You can also iterate directly on an open file.

In [49]:
fasta_file = open('hemoglobin_beta.fasta', 'r')
for line in fasta_file:
    line = line.strip()
    if line[0] == '>':
        print 'Header is %s' % (line)
    else:
        pass ## do nothing
fasta_file.close()
Header is >gi|17985948|ref|NM_033234.1| Rattus norvegicus hemoglobin, beta (Hbb), mRNA
Header is >gi|28302128|ref|NM_000518.4| Homo sapiens hemoglobin, beta (HBB), mRNA
Header is >gi|160358323|ref|NM_173917.2| Bos taurus hemoglobin, beta (HBB), mRNA
Header is >gi|256600241|ref|NM_001164428.1| Macaca mulatta hemoglobin, beta (HBB), mRNA

Exercise 1: Identify the sequence lines in a FASTA file

How would you change the previous for loop to identify only the sequence lines from the FASTA file?

Exercise 2: Count the sequences in a FASTA file

How would you count the number of sequences in a FASTA file?

We can use open to write a file using a loop.

In [50]:
outfile = open('just_the_headers.fasta', 'w')
for line in fasta_contents:
    line = line.strip()
    if line[0] == '>':
        outfile.write(line + '\n') ## add back a line terminator
outfile.close()

Context handler

In [51]:
with open('hemoglobin_beta.fasta', 'r') as fasta_file:
    for line in fasta_file:
        if line[0] == '>':
            print "I found a header!"
I found a header!
I found a header!
I found a header!
I found a header!

The with context handler automatically closes a file after the subsequent code block finishes evaluation.

Functions

In [52]:
def get_fasta_headers(fasta):
    headers = [] ## an empty list to store found headers
    for line in fasta:
        if line[0] == '>':
            headers.append(line) ## add header to headers list
        else:
            pass 
    return headers
In [53]:
fasta_headers = get_fasta_headers(fasta_contents)
fasta_headers
Out[53]:
['>gi|17985948|ref|NM_033234.1| Rattus norvegicus hemoglobin, beta (Hbb), mRNA\n',
 '>gi|28302128|ref|NM_000518.4| Homo sapiens hemoglobin, beta (HBB), mRNA\n',
 '>gi|160358323|ref|NM_173917.2| Bos taurus hemoglobin, beta (HBB), mRNA\n',
 '>gi|256600241|ref|NM_001164428.1| Macaca mulatta hemoglobin, beta (HBB), mRNA\n']

Functions take arguments and return values.

def function(args):
    do_something
    return(something)
  • return can only be called once, and then the function ends
  • args can be any type of object
In [54]:
def get_fasta_headers(fasta, count=False):
    counter = 0 ## counter if we need it
    headers = [] ## an empty list to store found headers
    for line in fasta:
        if line[0] == '>':
            headers.append(line) ## add header to headers list
            if count:
                counter += 1
        else:
            pass 
    if count:
        return (headers, counter)
    return headers
In [55]:
get_fasta_headers(fasta_contents, count=True)
Out[55]:
(['>gi|17985948|ref|NM_033234.1| Rattus norvegicus hemoglobin, beta (Hbb), mRNA\n',
  '>gi|28302128|ref|NM_000518.4| Homo sapiens hemoglobin, beta (HBB), mRNA\n',
  '>gi|160358323|ref|NM_173917.2| Bos taurus hemoglobin, beta (HBB), mRNA\n',
  '>gi|256600241|ref|NM_001164428.1| Macaca mulatta hemoglobin, beta (HBB), mRNA\n'],
 4)

Exercise 3: complement DNA sequence

How can we write a function that takes a DNA string and returns the complementary sequence?

Classes

Classes are like a blueprint for an object in Python.

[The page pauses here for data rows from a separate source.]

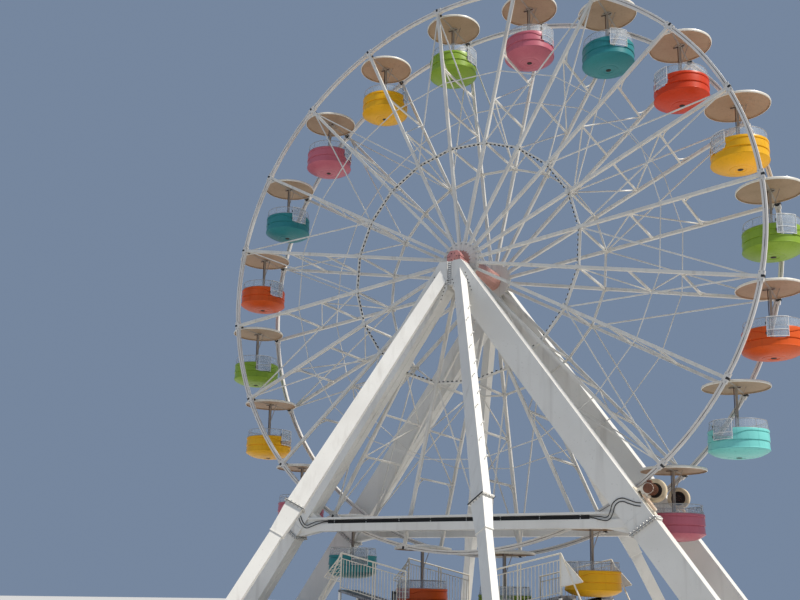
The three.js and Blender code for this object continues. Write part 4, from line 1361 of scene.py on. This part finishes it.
    def seams(self, side: int) -> bpy.types.Object:
        """The thin raised strip along the under side of both legs."""
        parts = []
        middle = side * (LEG_FRONT - 0.45 * self.leg_depth)
        for left in BOTH:
            for high, low in ((10.35, 4.05), (3.30, 0.30)):
                start, end = (self.leg_point(left, height, -self.leg_width / 2 - 0.004, middle)
                              for height in (high, low))
                strip = Workpiece.bar("strip", start, end, 0.020, 0.026).eased(0.003)
                parts.append(strip.wear(Finish.FRAME_WHITE).done())
        return joined(f"{self.name}_seams", parts)

    def anchor_bolts(self, side: int) -> bpy.types.Object:
        """Anchor bolts through the foot plates."""
        spots = []
        foot_x = self.axis_offset + HUB.z * math.tan(LEG_LEAN)
        middle, front = (side * (LEG_FRONT - self.leg_depth / 2), side * (LEG_FRONT + 0.032))
        offsets = [(x, middle + y) for x in (-0.53, 0.53) for y in (-0.24, 0.0, 0.24)]
        offsets += [(x, front) for x in (-0.30, 0.0, 0.30)]
        for left in BOTH:
            spots += [((left * foot_x + x, y, 0.06), (0, 0, 1)) for x, y in offsets]
        return bolts(f"{self.name}_anchor_bolts", spots, 0.02, Finish.BOLT_DARK)

    def build(self) -> None:
        """Makes the fittings and hands them to the standing structure."""
        side = SIDES[self.name]
        fit(self.bearing(side), "structure", "hub_red")
        fit_all("structure", "white_steel", self.louvre(side), self.flange_bolts(side), self.doublers(side),
                self.seams(side))
        fit_all("structure", "dark_steel", self.flange_shadow_strips(side), self.anchor_bolts(side))


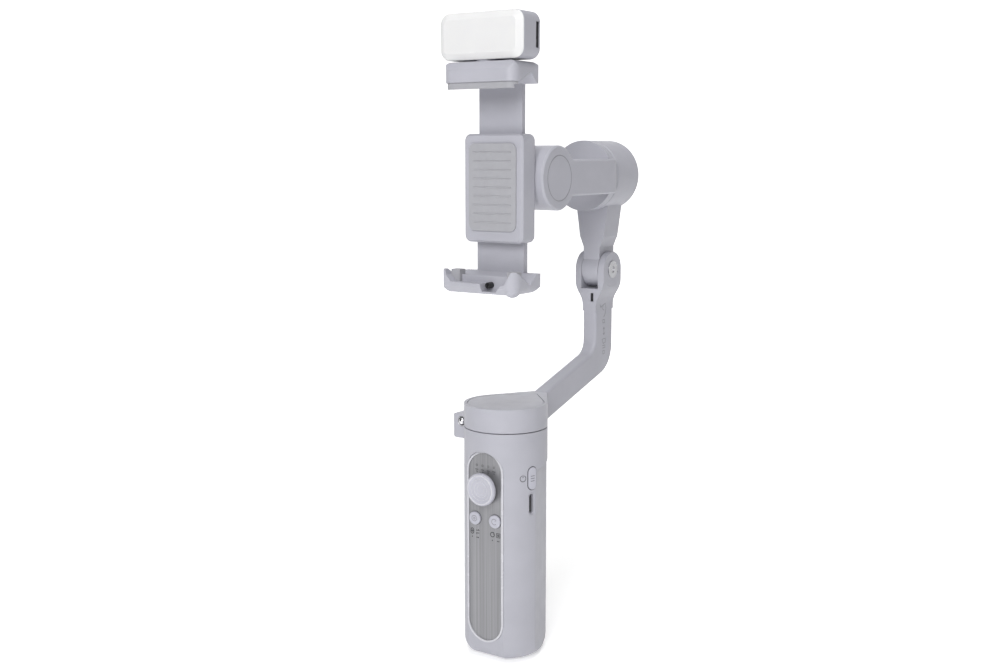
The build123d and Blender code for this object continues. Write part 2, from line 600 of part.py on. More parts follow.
with BuildPart() as upper_pad:
    with BuildSketch(Plane.XY.offset(PHONE_TOP - 1.5)):
        jaw_plan(UPPER_HALF, 0.2, 0.7, 4.5)
    extrude(amount=UPPER_LIP - PHONE_TOP + 1.5)
    box_between((-20, PHONE_FRONT - 0.2, 240), (20, 5, PHONE_TOP + 0.1), Mode.SUBTRACT)
    box_between((-20, LIP_BACK, 240), (20, 5, 260), Mode.SUBTRACT)

# the lower jaw's lip is a low wall, open in the middle, that rises to a thin post at its left end
# and to a rounded nose at its right corner
with BuildPart() as lower_jaw:
    with BuildSketch(Plane.YZ):
        with BuildLine():
            Polyline((LIP_FRONT, 172.9), (LIP_FRONT, 166.0), (-19.6, LOWER_BOTTOM), (-5.2, LOWER_BOTTOM),
                     (-1.4, 165.6), (-1.4, 171.2), (-4.4, 171.2), (-9.6, 166.6), (-19.2, 172.9), close=True)
        make_face()
    extrude(amount=LOWER_HALF, both=True)
    fillet(lower_jaw.edges().filter_by(Axis.Y).group_by(Axis.Z)[0], 3.2)
    with BuildSketch(Plane.XY.offset(160)) as lower_plan:
        with Locations((0, (LIP_FRONT - 1.4) / 2)):
            Rectangle(2 * LOWER_HALF, -1.4 - LIP_FRONT)
        fillet(lower_plan.vertices().sort_by_distance((LOWER_HALF, LIP_FRONT, 160))[0], 4.5)
        fillet(lower_plan.vertices().sort_by_distance((-LOWER_HALF, LIP_FRONT, 160))[0], 1.4)
    extrude(amount=30, mode=Mode.INTERSECT)
    with Locations((14.9, -17.5, 165.6)):
        Sphere(3.6)
    with BuildSketch(facing_user(-15.5)):
        with BuildLine():
            Polyline((-17.4, 175), (-16.6, 170.4), (-14.2, 167.6), (1.1, 167.4), (1.3, 164.1),
                     (8.3, 164.1), (11.4, 167.2), (13.2, 167.4), (16.4, 172.9), (16.4, 175), close=True)
        make_face()
    extrude(amount=8, mode=Mode.SUBTRACT)
    box_between((-12, -4.4, 168), (12, -1.4, BODY_LOW))

with BuildPart() as lower_pad:
    with Locations((-14.4, -15.3, PHONE_LOW - 0.1), (14.4, -15.3, PHONE_LOW - 0.1)):
        Box(4.4, 4.2, 7, align=(Align.CENTER, Align.CENTER, Align.MAX))
    add(lower_jaw.part, mode=Mode.SUBTRACT)

with BuildPart() as jaw_screw:
    with BuildSketch(facing_user(-15.5)):
        with Locations(JAW_SCREW):
            Circle(1.3)
    extrude(amount=3.0)
    with BuildSketch(facing_user(-17.6)):
        with Locations(JAW_SCREW):
            RegularPolygon(0.7, 6)
    extrude(amount=1.0, mode=Mode.SUBTRACT)

# ---------------------------------------------------------------- fill light
with BuildPart() as light_housing:
    box_between((-LIGHT_HALF, LIGHT_SPLIT, LIGHT_LOW), (LIGHT_HALF, LIGHT_BACK, LIGHT_TOP))
    fillet(light_housing.edges().filter_by(Axis.Y), 4.5)
    fillet(light_housing.faces().sort_by(Axis.Y)[-1].edges(), 2.0)
    box_between((-17.5, LIGHT_SPLIT, LIGHT_LOW + 2.5), (17.5, LIGHT_SPLIT + 7, LIGHT_TOP - 2.5), Mode.SUBTRACT)
    box_between((LIGHT_HALF - 1.5, SOCKET_FRONT, SOCKET_LOW), (LIGHT_HALF + 1, SOCKET_BACK, SOCKET_TOP),
                Mode.SUBTRACT)
    with BuildSketch(facing_user(LIGHT_BACK + 1)):
        with Locations((12, 269.8)):
            Circle(2.3)
    extrude(amount=4.5, mode=Mode.SUBTRACT)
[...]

They are defined similarly to functions.

In [56]:
class fasta:
    def __init__(self, name='', seq=''):
        self.name = name
        self.seq = seq
    def __len__(self):
        return len(self.seq)
    def complement(self):
        pairings = {'a':'t', 't':'a',
                    'g':'c', 'c':'g'}
        comp = ''
        for base in self.seq.lower():
            comp += pairings[base]
        return comp
In [57]:
seq1 = fasta(name='seq1', seq='ATGGCTATGTATGAT')
seq1.complement()
Out[57]:
'taccgatacatacta'

Writing scripts

So far we have been using Python interactively. This is fine for small, one-time tasks. However, if we need to run a longer or more complicated task we should write a script.

We just write the code in a text editor and save it with a .py extension.

with open('hemoglobin_beta.fasta', 'r') as fasta_file:
    for line in fasta_file:
        if line[0] == '>':
            print line

Then simply run the script from your shell:

$ python find_headers.py
>gi|17985948|ref|NM_033234.1| Rattus norvegicus hemoglobin, beta (Hbb), mRNA
>gi|28302128|ref|NM_000518.4| Homo sapiens hemoglobin, beta (HBB), mRNA
>gi|160358323|ref|NM_173917.2| Bos taurus hemoglobin, beta (HBB), mRNA
>gi|256600241|ref|NM_001164428.1| Macaca mulatta hemoglobin, beta (HBB), mRNA

Homework!

Write a script that reads this file and converts each sequence from DNA to RNA. Email me the script as well as the resulting sequences!